I'm taking my mom to Chilliwack today for cataract surgery. A month ago, she had her right eye operated on, and today she's having her left eye "fixed." It's an amazing process in which they make an incision, suck out the old natural lens, and then slide in a new vision correcting lens. Today she's still wearing her glasses even though she probably sees better without them since her right eye has perfect vision now. She's used to them and is used to seeing herself only with glasses, so she's kept wearing them.
My mom's right eye even looks different. It has deeper, richer colour now, while her left eye still has a grey film dulling her iris. That should all change by noon today when she walks back into the pre and post-op room after surgery. Both of her eyes will then have the corrective lenses as part of her eyes. I'm pretty sure that my mom will not be wanting to wear her glasses at all after the surgery since they will no longer offer her any benefits.
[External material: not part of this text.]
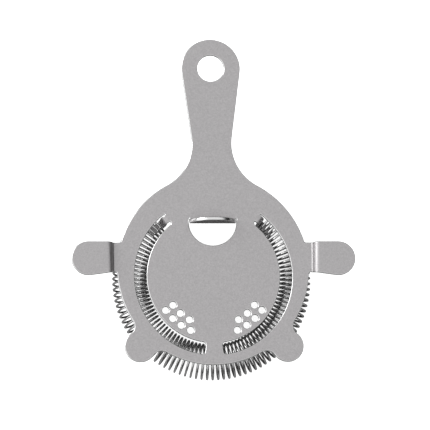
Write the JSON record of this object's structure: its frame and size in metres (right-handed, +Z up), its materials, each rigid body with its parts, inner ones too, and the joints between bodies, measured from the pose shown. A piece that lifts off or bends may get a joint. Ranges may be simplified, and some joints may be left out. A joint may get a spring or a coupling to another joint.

I've been thinking how life can be quite a bit like this. We have our shortcomings, "personality flaws" as some would term them, wounded hearts, hangups and fears. I know that I've had different ways of coping with or compensating for the weaknesses in my life. Metaphorically speaking, I've "worn prescription glasses" of sorts to make up for the deficiencies in my life so I appear normal or healthy.
However, I've been on a journey for the past 15 years, discovering and experiencing the transforming power of God in my life to change my heart and mind so I can see life clearly - according to His perfect vision.
I have to admit that the process has been scary, and even unpleasant at first, as I've opened up those vulnerable places to God's healing hand. But I've come to love this process and now it's something that I desire with my whole heart, because I love, Love, LOVE experiencing freedom!
As I was sitting with my mom in the eye centre at Chilliwack hospital, I was watching all the patients being prepared for surgery. Each person had a design drawn above their right eye (it was "right eye" morning) indicating that this was the eye that was to be operated on. They were given a little Ativan tablet under their tongue to calm their nerves, and then they had a few rounds of eye drops administered before they left that room to go into the surgical room. Most patients were subdued and looked very apprehensive. I know my mom was really nervous and was even considering cancelling prior to surgery. I was surprised to observe the remarkable transformation that occurred when each person walked back into the room after surgery. It wasn't the protective lens covering their eye and taped to their face that got my attention, but the fact that EVERY person had a big smile on their face.
Joy. This word pretty much sums up how I feel as I come out of those times with God when I (together with a spiritually mature friend) have specifically addressed issues in my life and asked God to show us what is keeping me from experiencing freedom to see things clearly and live life from His perspective. Unlike eye surgery where there are only two operations, I've been through this process many times, each time addressing yet another area in my life that has been in need of truth and God's healing touch.